UPDATE - World Central Kitchen team in Gaza should 'never have been attacked' as their cars 'clearly marked': WHO chief
Hungry people will go unfed because World Central Kitchen has 'quite understandably' paused its operations in Gaza, says Tedros
UPDATES WITH MORE REMARKS
By Beyza Binnur Donmez
GENEVA (AA) - The World Health Organization's (WHO) director-general on Wednesday stressed that members of the US-based charity World Central Kitchen (WCK) in Gaza should "never have been" targeted by Israel as their cars were "clearly marked."
"WHO is horrified by the killing of seven humanitarian workers from World Central Kitchen in Gaza on Monday.
"The work they were doing was saving lives, providing food to thousands of starving people," Tedros Adhanom Ghebreyesus told a press briefing in Geneva.
"Their cars were clearly marked and should never have been attacked," Tedros said.
Noting that delivering humanitarian aid in Gaza is "already difficult and dangerous," he lamented that hungry people will go unfed because WCK has "quite understandably" paused its operations.
This "horrific incident" highlights the need for an "effective and transparent mechanism for deconfliction must be put in place to ensure humanitarian convoys can move safely," he said.
He added: "We need more entry points, including in northern Gaza, cleared roads, and predictable and expedited passage through checkpoints."
On Tuesday, the charity confirmed that seven of its humanitarian aid workers were killed in Monday's Israeli strike in the Gaza Strip.
"The WCK team was traveling in a deconflicted zone in two armored cars branded with the WCK logo and a soft skin vehicle," it said in a statement.
Despite coordinating movements with the Israeli army, the charity added, the convoy was hit as it was leaving the group's warehouse in the southern city of Deir al-Balah, where the team had unloaded more than 100 tons of humanitarian food aid brought to Gaza on a maritime route.
"This is not only an attack against WCK, this is an attack on humanitarian organizations showing up in the most dire of situations where food is being used as a weapon of war.
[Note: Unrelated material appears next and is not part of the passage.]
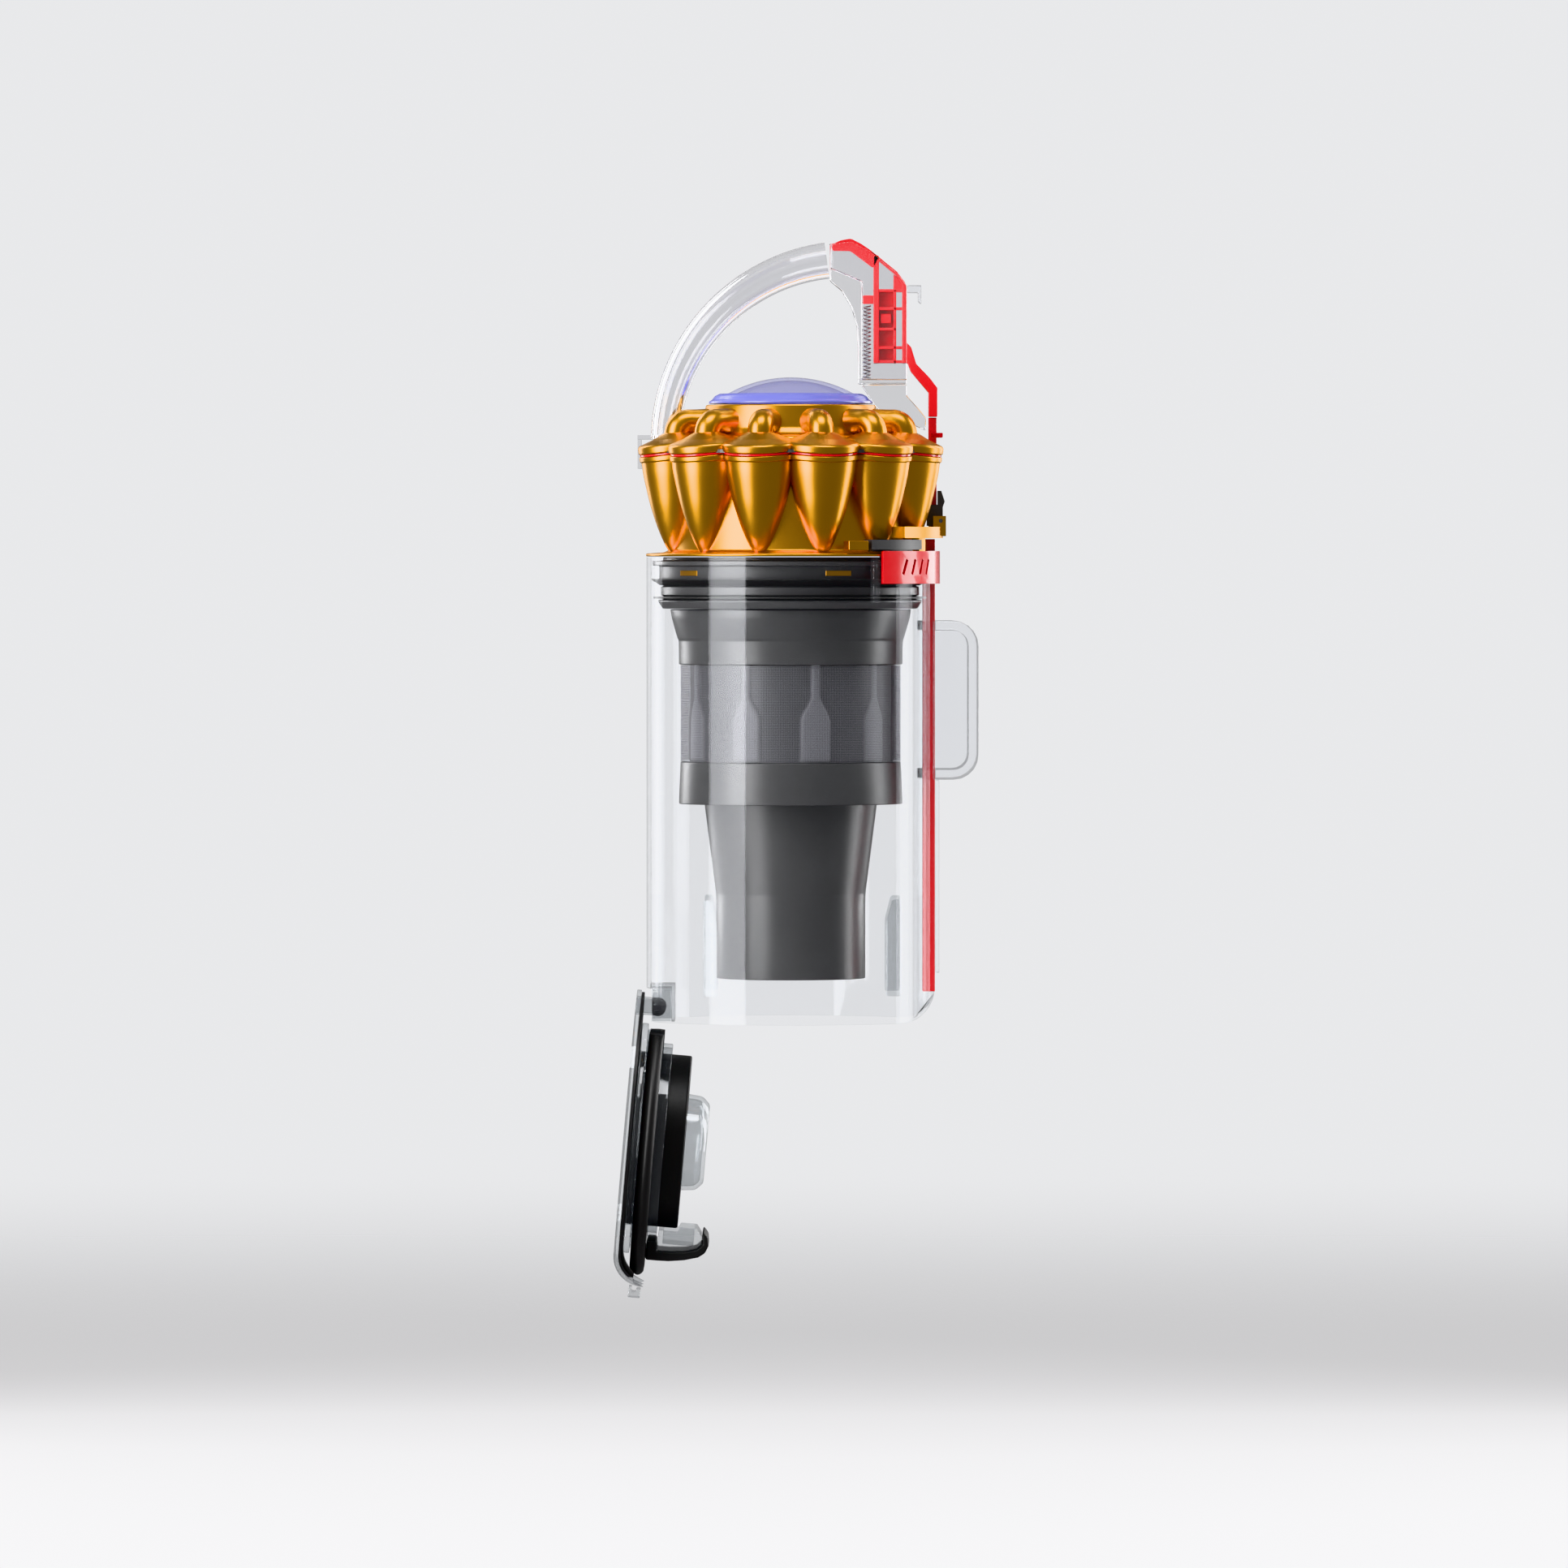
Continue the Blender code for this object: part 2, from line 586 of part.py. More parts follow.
def handle_column():
    """The clear housing at the thumb end: two cheeks with a deep pocket for the button between them."""
    bend = [(20.4, 384.6), (26.5, 379.5), (31.5, 371.0), (34.4, 361.0), (35.0, 350.0)]
    top = [(60.2, 382.0), (55.5, 388.4), (41.5, 399.6), (31.0, 405.0), (20.4, 403.6)]
    outline = [*bend, (35.0, 331.0), (60.2, 331.0), *top]
    column = extruded("handle_column", outline, -HANDLE_HALF, HANDLE_HALF, "clear")
    pocket = [(21.0, 420.0), (21.0, 390.6), (36.6, 384.0), (36.6, 333.0), (70.0, 333.0), (70.0, 420.0)]
    return cut(column, extruded("button_pocket", pocket, -POCKET_SIDE, POCKET_SIDE))


def foot_outline(grow=0.0):
    """The foot wedge's side outline; grow pushes its underside down for the bed in the cover."""
    under = [(36.6, 330.6), (44.6, 318.7), (50.0, 315.0), (58.9, 312.0), (70.2, 306.8)]
    over = [(70.2, 313.5), (66.5, 318.0), (60.2, 325.0), (60.2, 330.6)]
    return [(x, z - grow) for x, z in under] + over


def handle_foot():
    return extruded("handle_foot", foot_outline(), -POCKET_SIDE, POCKET_SIDE, "clear")


def docking_hook():
    outline = [(60.6, 378.5), (66.2, 378.5), (66.2, 374.0), (67.8, 372.6), (67.8, 382.2), (60.6, 382.2)]
    return extruded("docking_hook", outline, -HANDLE_HALF, HANDLE_HALF, "clear")


def arm_guide():
    """A U round the push rod's top end, open towards the handle."""
    guide = [(73.0, -9), (79.0, -9), (79.0, 9), (73.0, 9)]
    slot = [(73.0, 4.6), (77.0, 4.6), (77.0, -4.6), (73.0, -4.6)]
    return extruded("arm_guide", guide + slot, 303.2, 305.6, "red", along="Z")


def latch_rail(side, name):
    rail = sector(name, 69.2, 77.6, 29.0 * side, 57.0 * side, (244.9, 250.1), "iron")
    return add(rail, sector(f"{name}_foot", 69.2, 73.4, 31.0 * side, 55.0 * side, (243.95, 246.0)))


def rail_stop(side, name):
    return sector(name, 69.2, 76.8, 58.4 * side, 67.0 * side, (244.6, 249.5), "gold", steps=4)


def catch_bracket():
    """A gold bridge over the push rod that carries the catch's pin in two ears."""
    bracket = sector("catch_bracket", 70.3, 79.2, -42, 42, (251.0, 256.7), "gold", steps=10)
    for side in (-1, 1):
        low, high = sorted((9.6 * side, 11.8 * side))
        add(bracket, block(f"pin_ear{side}", (74.0, 80.6), (low, high), (252.0, 262.4)))
        add(bracket, sector(f"bracket_leg{side}", 70.3, 74.6, 21 * side, 27 * side, (244.0, 252.0), steps=3))
    way = block("bracket_way", (60, 76.4), (-4.2, 4.2), (250, 258))
    return cut(bracket, way, bar_along_y("ear_holes", CATCH_X, CATCH_Z, 1.06, 13, steps=16))


# Release button


def release_button():
    """The red thumb cap and the body under it, with a lug that stands on the spring."""
    cap = [(31.0, 400.2), (21.4, 400.2), (21.4, 403.4), (26.0, 405.6), (31.2, 406.5), (36.5, 403.8)]
    back = [(41.5, 400.4), (55.3, 389.2), (59.4, 383.6), (59.4, 341.8), (43.0, 341.8)]
    lug = [(43.0, 372.6), (37.4, 372.6), (37.4, 377.0), (43.0, 377.0), (43.0, 392.0)]
    return extruded("release_button", cap + back + lug, -7.6, 7.6, "red")


def push_arm():
    """A cranked arm from the button out and down to the push rod."""
    upper = [(59.8, 353.0), (62.6, 350.0), (65.2, 341.5), (72.4, 334.0), (76.2, 329.0), (76.2, 314.0)]
    under = [(71.6, 314.0), (71.6, 326.5), (62.4, 337.4), (60.7, 341.8), (59.8, 341.8)]
    return extruded("push_arm", upper + under, -7, 7, "red")


def push_rod():
    return block("push_rod", (71.6, 75.8), (-3.6, 3.6), (251.0, 313.6), "red")


def button_spring():
    """A coil of round wire: a helix sampled by angle, with a small ring at each sample."""
    turns, per_turn, sides = 9, 8, 3
    coil, wire = 1.75, 0.32
    low, high = 333.8, 371.9
    centres = []
    rings = []
    for k in range(turns * per_turn + 1):
        share = k / (turns * per_turn)
        angle = 2 * pi * turns * share
        out = (cos(angle), sin(angle))
        centres.append((39.6 + coil * out[0], coil * out[1], low + (high - low) * share))
        ring = [(wire * cos(2 * pi * j / sides), wire * sin(2 * pi * j / sides)) for j in range(sides)]
        rings.append([(a * out[0], a * out[1], b) for a, b in ring])
    return swept("button_spring", centres, rings, "steel")


# Pack catch


def pack_catch():
    """A grey rocker that straddles the push rod and turns on a pin near its foot."""
    rocker_outline = [(70.8, -9), (79.0, -9), (79.0, 9), (70.8, 9)]
    slot = [(70.8, 4.3), (76.4, 4.3), (76.4, -4.3), (70.8, -4.3)]
    rocker = extruded("pack_catch", rocker_outline + slot, 257.3, 268.3, "iron", along="Z")
    lip = [(76.4, 267.0), (79.0, 267.0), (80.0, 270.0), (78.2, 275.5), (76.4, 275.5)]
    add(rocker, extruded("catch_lip", lip, -9, 9))
    return cut(rocker, bar_along_y("catch_bore", CATCH_X, CATCH_Z, 1.06, 13, steps=16))


def catch_pin():
    return bar_along_y("catch_pin", CATCH_X, CATCH_Z, 1.0, 11.6, "steel", steps=16)


# Filter


def filter_rim():
    profile = [(33.2, 320.8), (42.6, 320.8), (41.4, 322.4), (36.9, 326.0), (33.2, 326.0)]
    rim = turned("filter_rim", profile, "lavender")
    return add(rim, block("turn_tab", (-43.6, -38.0), (-4, 4), (320.8, 323.6)))


def filter_dome():
    """A shallow clear cap, part of a sphere, thin and open below."""
    edge, base, apex, wall = 32.8, 324.4, 334.5, 1.8
    rise = apex - base
    ball = (edge * edge + rise * rise) / (2 * rise)
    steps = 4
    outer = [(edge * (1 - k / steps), 0) for k in range(steps + 1)]
    upper = [(r, apex - ball + sqrt(ball * ball - r * r)) for r, _ in outer]
    lower = [(r * (edge - wall) / edge, z - wall) for r, z in reversed(upper)]
    return turned("filter_dome", upper + lower, "clear")


def filter_foam():
    return turned("filter_foam", [(18, 286), (38.6, 286), (38.6, 320.2), (18, 320.2)], "foam")


def build():
    clear_scene()
    unit = empty("unit", z=-GRIP_HEIGHT)
    hang(unit, (0, 0, 0), bin_shell(), inlet_port(), rod_guide(), hinge_pin())
    rod_slide = empty("rod_slide", x=ROD_X, z=ROD_Z, parent=unit)
    hang(rod_slide, (ROD_X, 0, ROD_Z), release_rod(), rod_plate())
    pack = empty("pack_lift", parent=unit)
    hang(pack, (0, 0, 0), cyclone_body(), cyclone_gasket(), vortex_plate(), cyclone_cover(), collar())
    hang(pack, (0, 0, 0), bin_seal(), lower_seal(), shroud_skirt(), shroud_screen(), shroud_core())
    hang(pack, (0, 0, 0), lower_skirt(), dust_cone(), handle_arch(), handle_column(), handle_foot())
    hang(pack, (0, 0, 0), docking_hook(), arm_guide(), catch_bracket(), catch_pin())
    for side, place in ((-1, "front"), (1, "back")):
        hang(pack, (0, 0, 0), latch_rail(side, f"latch_rail_{place}"), rail_stop(side, f"rail_stop_{place}"))
    press = empty("button_press", x=50, z=372, parent=pack)
    hang(press, (50, 0, 372), release_button(), push_arm(), push_rod(), button_spring())
    catch = empty("catch_turn", x=CATCH_X, z=CATCH_Z, parent=pack)
    hang(catch, (CATCH_X, 0, CATCH_Z), pack_catch())
    turn = empty("filter_turn", z=320, parent=pack)
    hang(turn, (0, 0, 320), filter_rim(), filter_dome(), filter_foam())
    flap = empty("flap_hinge", x=HINGE_X, z=HINGE_Z, parent=unit)
    pivot = (HINGE_X, 0, HINGE_Z)
    hang(flap, pivot, flap_plate(), flap_gasket(), flap_rim_seal(), inner_tray(), collector_seal())
    hang(flap, pivot, collector_cup(), duct_boot(), boot_window(), flap_catch())
    flap.rotation_euler = (0, radians(OPEN_ANGLE), 0)


build()
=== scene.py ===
import json

import bmesh
import bpy
import numpy as np
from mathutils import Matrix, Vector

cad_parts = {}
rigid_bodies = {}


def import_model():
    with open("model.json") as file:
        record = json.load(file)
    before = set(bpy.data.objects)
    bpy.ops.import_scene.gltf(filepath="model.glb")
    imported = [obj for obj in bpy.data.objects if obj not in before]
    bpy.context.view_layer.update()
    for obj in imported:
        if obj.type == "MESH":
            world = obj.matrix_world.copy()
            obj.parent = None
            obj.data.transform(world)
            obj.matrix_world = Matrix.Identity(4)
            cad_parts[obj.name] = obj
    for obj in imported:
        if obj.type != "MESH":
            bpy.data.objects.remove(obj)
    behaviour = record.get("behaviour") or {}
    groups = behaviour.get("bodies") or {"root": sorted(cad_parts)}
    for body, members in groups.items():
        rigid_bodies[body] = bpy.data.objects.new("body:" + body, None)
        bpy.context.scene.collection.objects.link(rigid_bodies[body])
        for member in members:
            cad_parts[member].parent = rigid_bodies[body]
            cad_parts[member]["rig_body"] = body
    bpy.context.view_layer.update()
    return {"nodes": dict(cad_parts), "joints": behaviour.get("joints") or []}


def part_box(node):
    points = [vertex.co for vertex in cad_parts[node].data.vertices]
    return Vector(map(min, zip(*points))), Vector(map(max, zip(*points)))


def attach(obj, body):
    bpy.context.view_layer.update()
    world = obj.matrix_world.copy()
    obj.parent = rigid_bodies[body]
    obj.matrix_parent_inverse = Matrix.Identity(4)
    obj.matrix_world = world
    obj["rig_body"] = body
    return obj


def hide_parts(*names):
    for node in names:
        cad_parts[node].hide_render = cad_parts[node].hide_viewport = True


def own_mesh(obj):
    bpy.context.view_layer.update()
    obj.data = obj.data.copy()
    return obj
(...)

This is unforgivable," said CEO Erin Gore.
The seven charity workers killed were nationals of Australia, Poland, the UK, and Palestine, as well as a US-Canada dual citizen.
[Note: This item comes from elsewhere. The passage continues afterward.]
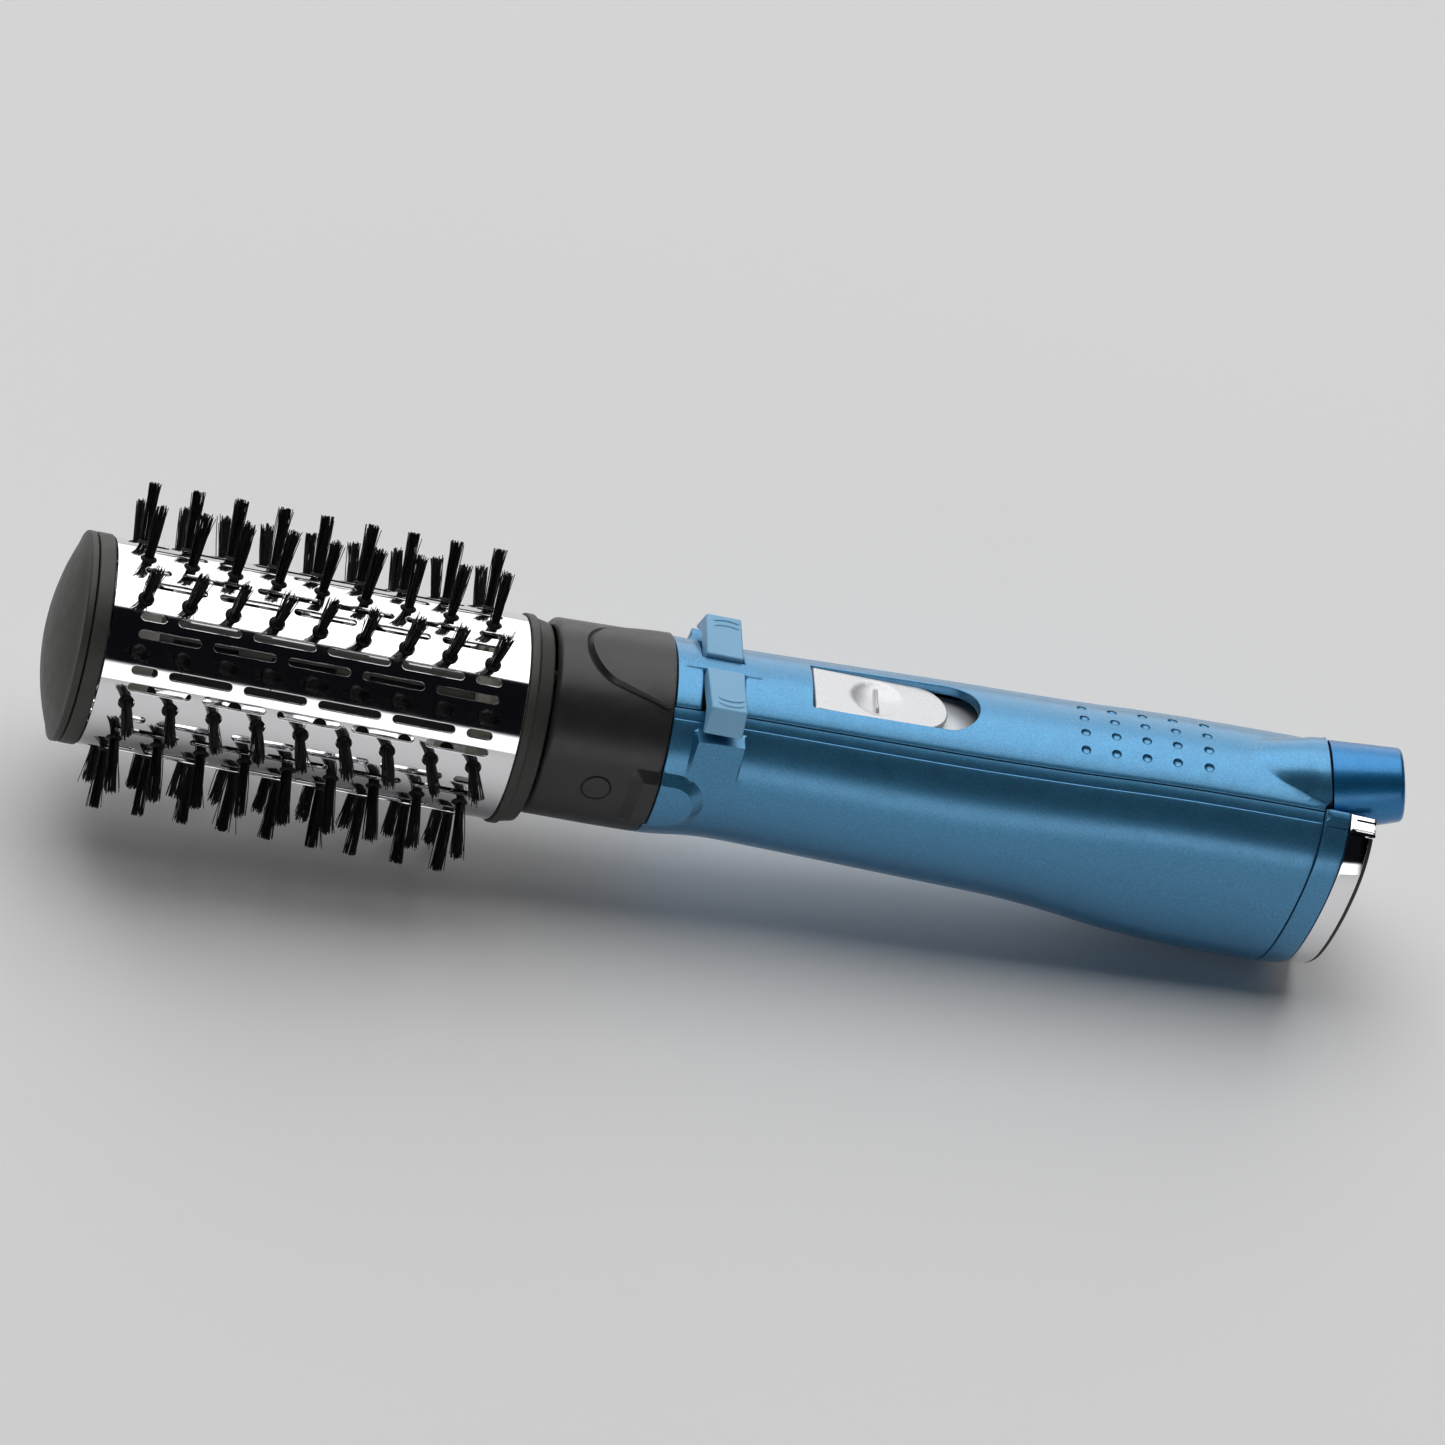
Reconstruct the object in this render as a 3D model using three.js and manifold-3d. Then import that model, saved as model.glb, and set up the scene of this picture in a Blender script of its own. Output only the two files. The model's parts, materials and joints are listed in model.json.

- Need to expedite medical evacuations
Tedros warned that the number of medical evacuations needed in Gaza will increase as the Al-Shifa Hospital is "gone" and if those evacuations are not expedited "many lives" will be lost.
"So that's why at least the process for the evacuation has to be expedited, and people who need medical evacuation should be supported elsewhere," he said.
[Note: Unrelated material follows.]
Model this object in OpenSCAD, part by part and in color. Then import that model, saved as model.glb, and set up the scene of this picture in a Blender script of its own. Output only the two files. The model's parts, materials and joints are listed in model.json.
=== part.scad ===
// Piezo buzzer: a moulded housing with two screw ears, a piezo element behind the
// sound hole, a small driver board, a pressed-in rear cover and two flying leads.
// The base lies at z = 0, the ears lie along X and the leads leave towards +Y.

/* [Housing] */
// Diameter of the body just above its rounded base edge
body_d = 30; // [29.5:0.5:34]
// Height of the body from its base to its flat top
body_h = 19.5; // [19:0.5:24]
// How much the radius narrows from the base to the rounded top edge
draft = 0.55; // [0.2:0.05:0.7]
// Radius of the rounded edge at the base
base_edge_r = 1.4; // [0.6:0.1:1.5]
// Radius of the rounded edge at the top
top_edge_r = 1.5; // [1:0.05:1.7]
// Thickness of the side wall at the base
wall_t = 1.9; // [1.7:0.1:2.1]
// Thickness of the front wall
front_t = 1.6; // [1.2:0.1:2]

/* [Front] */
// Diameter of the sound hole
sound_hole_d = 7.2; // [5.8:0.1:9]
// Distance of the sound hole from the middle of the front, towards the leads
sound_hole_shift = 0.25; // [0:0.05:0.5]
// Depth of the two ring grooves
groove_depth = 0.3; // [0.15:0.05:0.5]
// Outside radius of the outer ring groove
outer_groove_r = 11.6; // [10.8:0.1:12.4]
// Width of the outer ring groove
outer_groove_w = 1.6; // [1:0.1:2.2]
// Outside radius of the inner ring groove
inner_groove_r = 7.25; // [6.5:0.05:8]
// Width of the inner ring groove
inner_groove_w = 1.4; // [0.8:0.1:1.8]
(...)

He also welcomed last week’s UN Security Council resolution demanding a cease-fire and called for its immediate implementation.
Earlier on Monday, Israel announced that it had withdrawn from the Gaza Strip's largest health complex, Al-Shifa Hospital, and its surroundings after its two-week-long raids there which had begun on March 18.
Israel has waged a deadly military offensive on the Gaza Strip since an Oct. 7 cross-border attack by Hamas which killed around 1,200 people.
Close to 33,000 Palestinians have since been killed and 75,577 injured amid mass destruction and shortages of necessities. Israel has imposed a crippling blockade on the Gaza Strip, leaving its population, particularly residents of northern Gaza, on the verge of starvation.
The Israeli war has pushed 85% of Gaza’s population into internal displacement amid acute shortages of food, clean water, and medicine, while 60% of the enclave's infrastructure has been damaged or destroyed, according to the UN.
Israel stands accused of genocide at the International Court of Justice (ICJ), which last week asked it to do more to prevent famine in Gaza.